India on Friday summoned the Acting Iranian Ambassador to protest Tehran's observations on Kashmir even as it abstained from voting on a U.N. resolution alleging human rights violations in Iran for the first time.
“Our decision on [abstaining from] the vote [on Iran] was made after due deliberation,” said a Ministry of External Affairs official.
India issued a demarche to Iran on Friday, the third since June, after Iranian Supreme leader Ali Khamenei mentioned Kashmir in his message to Haj pilgrims. On all the three occasions, Iran called on the Muslim community to support the “struggle” in Kashmir and mentioned it with Gaza and Afghanistan.
In the latest instance, Mr. Khamenei said: “the major duties of the elite of the Islamic Ummah is to provide help to the Palestinian nation and the besieged people of Gaza, to sympathise and provide assistance to the nations of Afghanistan, Pakistan, Iraq and Kashmir, to engage in struggle and resistance against the aggressions of the United States and the Zionist regime.
Informed sources felt India needed to know whether there was any consistency in these statements coming from different wings of the Iranian power structure.
Asked if India saw this stand as a setback, they felt the issue should be looked at in a “much larger perspective,” especially because there was steady dialogue between both countries at high levels for the past one year and both sides were following up on MoUs signed previously.
“We attach high priority to our ties with Iran.

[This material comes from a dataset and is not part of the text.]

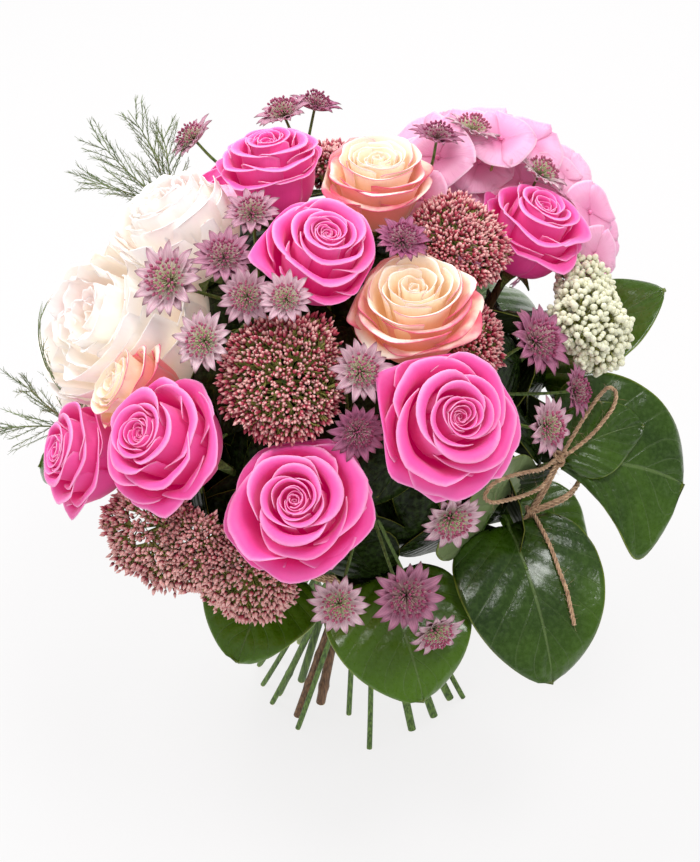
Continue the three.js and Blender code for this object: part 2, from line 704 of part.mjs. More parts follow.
for (const item of [...ROSES, ...PEONIES, ...HYDRANGEAS, RICE_FLOWER]) item.turn = item.seat[0];
for (const item of STONECROPS) item.turn = item.lobes[0].seat[0];
for (const item of MASTERWORTS) item.turn = item.fork[0];
for (const item of LEAVES) Object.assign(item, { ring: "thin", turn: item.from[0] });
for (const item of FERNS) Object.assign(item, { ring: "thin", turn: item.fork[0] });
shareOutSlots([
  ...ROSES, ...PEONIES, ...HYDRANGEAS, RICE_FLOWER, ...STONECROPS, ...MASTERWORTS, ...FERNS, ...LEAVES,
]);

function addStem(node, route, radius, sides, steps) {
  stems.push({ node, route, radius, sides, steps, solid: stemSolid(route, radius, sides, steps) });
}

// A rose or peony: the bloom is one node, and its stem with the calyx another.
function addBloom(flower, shape, material, stemRadius, spin) {
  const head = { node: flower.name + "_bloom", ...layeredBloom(flower, shape, spin) };
  const stalk = flower.name + "_stem";
  materials.set(head.node, material).set(stalk, STALK);
  heads.push(head);
  const end = head.base.clone().addScaledVector(head.axis, -GAP);
  const sunk = end.clone().addScaledVector(head.axis, -3);
  addStem(stalk, stemRoute(flower, sunk, head.axis, 20), stemRadius);
  head.calyx = { node: stalk, solid: calyx(end, head.axis, flower.size * 0.5) };
  others.push(head.calyx);
}
ROSES.forEach((rose, k) => {
  addBloom(rose, roseShape(rose.open), rose.name.includes("pink") ? PINK : CREAM, 2.5, 40 * k);
});
PEONIES.forEach((peony, k) => addBloom(peony, peonyShape(peony.open), BLUSH, 2.8, 55 * k));

for (const hydrangea of HYDRANGEAS) {
  const head = { node: hydrangea.name + "_head", ...hydrangeaHead(hydrangea) };
  const stalk = hydrangea.name + "_stem";
  materials.set(head.node, PALE_PINK).set(stalk, STALK);
  heads.push(head);
  addStem(stalk, stemRoute(hydrangea, head.base, head.axis, 16), 2.9);
}
for (const { name, ring, slot, lobes } of STONECROPS) {
  materials.set(name, DUSKY);
  const clusters = lobes.map((lobe) => ({ node: name, ...stonecropLobe(lobe) }));
  heads.push(...clusters);
  const [first, ...rest] = clusters;
  const sunk = ({ base, axis, radius }) => base.clone().addScaledVector(axis, radius * 0.3);
  addStem(name, stemRoute({ ring, slot }, sunk(first), first.axis, 30), 2.5);
  const fork = first.base.clone().addScaledVector(first.axis, -14);
  for (const cluster of rest) {
    const neck = cluster.base.clone().addScaledVector(cluster.axis, -8);
    addStem(name, [fork, neck, sunk(cluster)], 2, 5, 4);
  }
}
{
  const head = { node: RICE_FLOWER.name, ...riceFlowerHead(RICE_FLOWER) };
  materials.set(head.node, IVORY);
  heads.push(head);
  const sunk = head.base.clone().addScaledVector(head.axis, head.radius * 0.3);
  addStem(head.node, stemRoute(RICE_FLOWER, sunk, head.axis, 24), 2);
}
for (const spray of MASTERWORTS) {
  materials.set(spray.name, MAUVE);
  const fork = seatPoint(spray.fork);
  const upward = direction(spray.fork[0], spray.fork[1]);
  addStem(spray.name, stemRoute(spray, fork.clone().addScaledVector(upward, 1.5), upward, 24), 1.7);
  spray.blooms.forEach((bloom, k) => {
    const head = { node: spray.name, ...masterwortBloom(bloom, k) };
    heads.push(head);
    const neck = head.base.clone().addScaledVector(head.axis, -16);
    addStem(spray.name, [fork, neck, head.base.clone().addScaledVector(head.axis, 1)], 1, 3, 3);
  });
}
for (const leaf of LEAVES) {
  materials.set(leaf.name, LEAF);
  const surface = leafSurface(leaf);
  others.push({ node: leaf.name, solid: solidOf(blade(surface, 1.5, 6, 4)) });
  const end = surface(0, 0.3);
  const start = surface(0, 0.03);
  const back = start.clone().sub(end).setLength(9).add(start);
  const run = straightRun(RINGS.thin, leaf.slot);
  addStem(leaf.name, [run(-BELOW), run(WAIST), run(PETIOLES_MEET), back, start, end], 1.6, 4, 6);
}
for (const fern of FERNS) {
  materials.set(fern.name, FERN);
  const fork = seatPoint(fern.fork);
  const upward = direction(fern.fork[0], fern.fork[1]);
  addStem(fern.name, stemRoute(fern, fork.clone().addScaledVector(upward, 2), upward, 20), 1.2, 4);
  for (const { turn, lean, length } of fern.fronds) {
    others.push({ node: fern.name, solid: frond(fork, direction(turn, lean), length) });
  }
}
materials.set("stem_tie", JUTE).set("cuff_twine", JUTE);
others.push({ node: "stem_tie", solid: waistTie() });
const knot = (at, radius) => new THREE.IcosahedronGeometry(radius, 0).translate(...ringPoint(at));
const cuffStrands = [...CUFF, CUFF[0]].map(ringPoint);
const bowStrands = [CUFF[0], BOW].map(ringPoint);
for (const solid of [
  tube(cuffStrands, TWINE * 0.8, 5, 26),
  tube(bowStrands, TWINE * 0.8, 5, 1),
  solidOf(knot(CUFF[0], 4.2)),
  solidOf(knot(BOW, 5)),
]) {
  others.push({ node: "cuff_twine", solid });
}
for (const [name, route] of Object.entries(FREE_TWINE)) {
  materials.set(name, JUTE);
  const points = route.map((point) => new THREE.Vector3(...point));
  const steps = Math.round(new THREE.CatmullRomCurve3(points).getLength() / (3 * TWINE));
  others.push({ node: name, solid: tube(points, TWINE / 2, 8, steps) });
}

// ---------------------------------------------------------------- making room
const meet = (a, b) => a.node !== b.node && a.solid.intersect(b.solid).volume() > 0.001;

// The florets of a hydrangea give way round a whole rose, with its calyx.
function pocket({ base, axis, radius }) {
  const depth = BLOOM_HEIGHT * (radius / UNIT) * 1.1;
  const wall = [[0, -14], [0.5, -10], [0.75, 0], [1.12, 0.3 * depth], [1.24, 3 * depth], [0, 3 * depth]];
  const profile = wall.map(([x, y]) => new THREE.Vector2(x * radius, y));
  const room = new THREE.LatheGeometry(profile, 8).rotateX(Math.PI / 2);
  return solidOf(room.applyMatrix4(placement(base, axis)));
}

// Other heads that press together each give way up to a flat face between them, with their calyces.
function keepSide(head, normal, offset) {
  for (const piece of [head, head.calyx ?? []].flat()) piece.solid = piece.solid.trimByPlane(normal, offset);
}
function partHeads(a, b) {
  if (!meet(a, b)) return;
  if (a.node.startsWith("rose") && b.node.startsWith("hydrangea")) {
    b.solid = b.solid.subtract(pocket(a));
    return;
  }
  const way = b.centre.clone().sub(a.centre);
  const apart = way.length();
  way.normalize();
  const split = a.centre.dot(way) + apart / 2 + (a.radius ** 2 - b.radius ** 2) / (2 * apart);
  const normal = way.toArray();
  keepSide(a, normal.map((x) => -x), GAP / 2 - split);
  keepSide(b, normal, split + GAP / 2);
}
heads.forEach((a, i) => heads.slice(i + 1).forEach((b) => partHeads(a, b)));

// A head leaves a channel for each stem of another flower that runs through it.
for (const head of heads) {
  for (const stem of stems.filter((other) => meet(head, other))) {
    head.solid = head.solid.subtract(tube(stem.route, stem.radius + GAP, stem.sides, stem.steps));
  }
}

const bouquet = new THREE.Group();
for (const [name, material] of materials) {
  const own = [...heads, ...stems, ...others].filter(({ node }) => node === name);
  const mesh = new THREE.Mesh(geometryOf(fuse(own.map(({ solid }) => solid))), material);
  mesh.name = name;
  bouquet.add(mesh);
}
export default bouquet;
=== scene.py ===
# %% [markdown]
# A hand-tied bunch of roses. It stands on its own splayed stems, and every flower grows from its own stem.
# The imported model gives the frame: each piece here takes the place of a plain solid and keeps its form.
# The layout is in millimetres, as it was drawn, and becomes metres when a piece is made.

# %% Load the frame
import math
import bpy
import numpy as np
from mathutils import Matrix, Vector


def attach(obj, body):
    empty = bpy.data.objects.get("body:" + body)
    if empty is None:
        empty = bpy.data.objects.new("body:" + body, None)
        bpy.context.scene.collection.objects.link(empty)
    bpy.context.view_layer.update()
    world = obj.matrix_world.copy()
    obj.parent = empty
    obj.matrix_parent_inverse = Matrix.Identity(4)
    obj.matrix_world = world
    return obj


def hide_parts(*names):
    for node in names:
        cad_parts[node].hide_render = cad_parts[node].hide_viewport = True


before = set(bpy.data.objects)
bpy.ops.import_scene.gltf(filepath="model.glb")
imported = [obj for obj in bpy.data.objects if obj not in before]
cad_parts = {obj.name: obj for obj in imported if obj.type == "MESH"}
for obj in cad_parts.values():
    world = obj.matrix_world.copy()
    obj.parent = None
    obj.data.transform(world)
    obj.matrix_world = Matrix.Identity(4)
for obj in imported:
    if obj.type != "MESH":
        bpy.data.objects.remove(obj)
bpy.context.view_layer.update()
MM = 0.001
print("nodes in the frame:", len(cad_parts))

# %% [markdown]
# The camera comes first. The bunch was photographed from the front, looking down at it by about 46
# degrees, from nearly a metre away. A soft light stands at the upper left, two smaller ones behind and above
# make the leaves shine, and a bright sky fills in, so that shadows stay faint. Mirror-like reflections see
# a dimmer sky, as they would in a room.

# %% Camera and light
TARGET = Vector((-10, -18, 228)) * MM
CAMERA_DISTANCE = 950 * MM
CAMERA_ELEVATION = math.radians(46)
FOCAL_PIXELS = 1763
LONG_SIDE_PIXELS = 862
SENSOR = 36
LIGHTS_AIM = (0, 0, 0.2)
SKY_STRENGTH = 0.86
SKY_IN_REFLECTIONS = 0.25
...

We continue to pursue several projects such as development of the Chabar port, a link from there to Bam [a town on the Iranian-Afghan border] and the north-south corridor project. None of them is under the purview of U.N. sanctions which, anyway, are not mandatory for members to observe. We are continuing discussions on them,” said the sources.
Officials pointed out that this was not the first time such sentiments were expressed by the Iranian leadership and officials. Two demarches were served on Iran for similar comments by an official and a leader.
“There have been three such instances between June and November. There was this strain of opinion coming forth from Iran. So after due deliberation, the government decided to vote the way it did,'' they added.
While 80 countries voted in favour of the resolution, 44 voted against it and 57 countries abstained. As compared to last year, six more countries voted in favour of the resolution. There was no consensus among Organisation of the Islamic Conference (OIC) countries, pointed out the sources.